As Will Travers (OBE), President of the Born Free Foundation says, "it seems clear that when presented with the information on which to make an informed decision, British travellers have had enough."

We asked people at the beginning of our survey whether they'd like to visit a marine park as part of an overseas holiday to see whales and dolphins. 61% said no. A pretty convincing majority. We then went further and showed those who had declared an interest in this type of holiday experience, a short statement setting out some basic facts about wild and captive whales and dolphins. After reading this information, 64% changed their minds about whether or not they wanted to visit a marine park to see these animals. This is staggering.

Furthermore, ethical considerations are the overwhelming reason for the respondents' decision - 75% of the initial non-supporters felt it was 'wrong to keep whales and dolphins in small tanks', whilst a further 19% said they 'don't support or attend any zoos'.

I strongly believe that as public awareness of whale and dolphin captivity issues continues to increase, thanks to films such as 'Blackfish' and important campaigns such as our 'Say NO to orca circuses' petition with the World Cetacean Alliance Working Group on Captivity, time is ticking faster than ever before for this industry.

Our petition has already been signed by over 8,500 individuals, travel companies, charities, non-governmental organisations (NGOs) and other businesses.

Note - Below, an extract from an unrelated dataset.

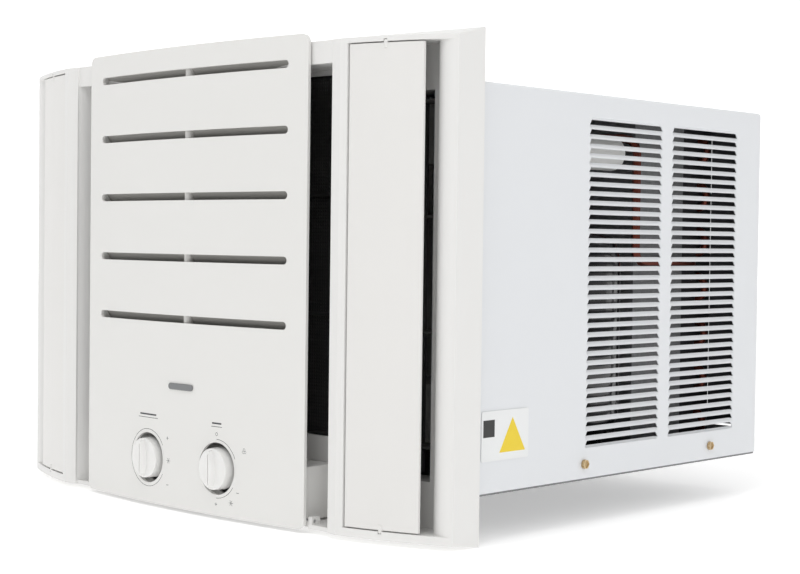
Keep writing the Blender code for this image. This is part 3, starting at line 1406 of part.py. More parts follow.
build_compressor(COMPRESSOR_BLACK, RUBBER)
build_refrigerant_parts(COPPER, COMPRESSOR_BLACK, CAPACITOR_WHITE)
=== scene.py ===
"""Looks of a window air conditioner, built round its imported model.

Metres, front towards -Y, +Z up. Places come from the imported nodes' boxes and a few driving sizes.
"""
import json
import math

import bpy
from mathutils import Matrix, Vector

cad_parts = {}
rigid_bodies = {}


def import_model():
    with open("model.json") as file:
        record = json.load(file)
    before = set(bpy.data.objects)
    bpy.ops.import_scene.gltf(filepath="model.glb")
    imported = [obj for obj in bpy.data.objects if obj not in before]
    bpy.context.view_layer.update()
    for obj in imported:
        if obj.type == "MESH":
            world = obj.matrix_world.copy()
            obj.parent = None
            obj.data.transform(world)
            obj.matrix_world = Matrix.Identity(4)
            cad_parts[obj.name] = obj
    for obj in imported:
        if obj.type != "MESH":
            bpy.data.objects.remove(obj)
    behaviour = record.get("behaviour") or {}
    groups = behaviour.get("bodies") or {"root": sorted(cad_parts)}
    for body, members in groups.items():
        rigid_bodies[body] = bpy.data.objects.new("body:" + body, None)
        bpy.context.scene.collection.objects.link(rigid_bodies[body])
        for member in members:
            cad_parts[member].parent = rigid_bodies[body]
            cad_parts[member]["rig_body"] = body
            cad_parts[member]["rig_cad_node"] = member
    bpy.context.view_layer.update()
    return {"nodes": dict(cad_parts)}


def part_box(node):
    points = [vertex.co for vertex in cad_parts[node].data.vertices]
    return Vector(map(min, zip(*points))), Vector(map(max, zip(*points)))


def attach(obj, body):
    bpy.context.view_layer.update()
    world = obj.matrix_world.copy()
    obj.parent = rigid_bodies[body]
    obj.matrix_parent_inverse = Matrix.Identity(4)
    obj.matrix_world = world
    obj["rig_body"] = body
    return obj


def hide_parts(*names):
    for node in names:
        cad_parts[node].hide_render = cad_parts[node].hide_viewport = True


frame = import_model()

# ---------------------------------------------------------------- driving sizes
WALL = 0.003  # moulded wall of the front
SHEET = 0.0012  # cabinet sheet
HAIR = 0.0001  # lift of a print over the surface that carries it

cabinet_low, cabinet_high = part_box("cabinet_shell")
panel_low, panel_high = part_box("front_panel")
knob_low, knob_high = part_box("temperature_knob")
mode_low, mode_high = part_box("mode_knob")
coil_low, coil_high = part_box("condenser_coil")
evap_low, evap_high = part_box("evaporator_coil")
label_low, label_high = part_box("side_label")

PANEL_HALF = panel_high.x
PANEL_FRONT = panel_low.y  # outer face at the middle
PANEL_BOW = 0.009  # how far the middle stands before the side edges
PANEL_RADIUS = (PANEL_HALF**2 + PANEL_BOW**2) / (2 * PANEL_BOW)
PANEL_CENTRE_Y = PANEL_FRONT + PANEL_RADIUS
PANEL_CORNER = 0.007
SLOT_HALF = PANEL_HALF - 0.021
SLOT_H = 0.0065
SLOT_PITCH = 0.0527
SLOTS_Z = [panel_high.z - 0.0230 - SLOT_PITCH * row for row in range(5)]
KNOB_Z = (knob_low.z + knob_high.z) / 2
KNOB_X = (mode_low.x + mode_high.x) / 2
KNOB_HOLE_R = 0.022

LOUVRE_ROWS = 35
LOUVRE_OPEN = 0.0045
LOUVRE_W = 0.0985
LOUVRE_STEP = LOUVRE_W + 0.0210
LOUVRE_Y = cabinet_high.y - 0.0450 - LOUVRE_W - LOUVRE_STEP  # front end of the first column
LOUVRE_TOP = cabinet_high.z - 0.0215
LOUVRE_BOTTOM = 0.0334
LOUVRE_PITCH = (LOUVRE_TOP - LOUVRE_BOTTOM) / (LOUVRE_ROWS - 1)
LOUVRE_RAMP = 0.0034  # length over which a slat's end is drawn out of the flat sheet
LOUVRE_EDGE = 0.0012  # flat strip beyond a slat's end
SLAT_LEAN = 0.0024  # how far a slat's upper edge leans in


# ---------------------------------------------------------------- handling
def deselect():
    if bpy.context.mode != "OBJECT":
        bpy.ops.object.mode_set(mode="OBJECT")
    bpy.ops.object.select_all(action="DESELECT")


def only(obj):
    deselect()
    obj.select_set(True)
    bpy.context.view_layer.objects.active = obj


def settle(obj):
    only(obj)
    bpy.ops.object.transform_apply(location=True, rotation=True, scale=True)
    return obj


def pick(obj, kind, test):
    """Edit mode with only the vertices, edges or faces selected whose middle passes the test."""
    only(obj)
    bpy.ops.object.mode_set(mode="EDIT")
    bpy.ops.mesh.select_mode(type=kind)
    bpy.ops.mesh.select_all(action="DESELECT")
    bpy.ops.object.mode_set(mode="OBJECT")
    mesh = obj.data
    if kind == "VERT":
        for vert in mesh.vertices:
            vert.select = bool(test(vert.co))
    elif kind == "EDGE":
        for edge in mesh.edges:
            first, second = (mesh.vertices[index].co for index in edge.vertices)
            edge.select = bool(test((first + second) / 2, second - first))
    else:
        for face in mesh.polygons:
            face.select = bool(test(face.center, face.normal))
    bpy.ops.object.mode_set(mode="EDIT")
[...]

For too long the travel industry has buried its collective head in the sand on this issue. Just as there was a point when circuses' time was up, the same is happening with orca circuses. The time has come for travel companies, and the representative body ABTA (Association of British Travel Agents), to face the facts and stop supporting this irresponsible form of tourism.

As Will Travers says, "it is time to bring the curtain down on the exploitation of whales and dolphins in captivity. There are no longer any captive dolphins in the UK and I hope that the result of this survey will hasten the day when there are no captive dolphins kept for public entertainment anywhere in the world. We have a responsibility to make that dream a reality."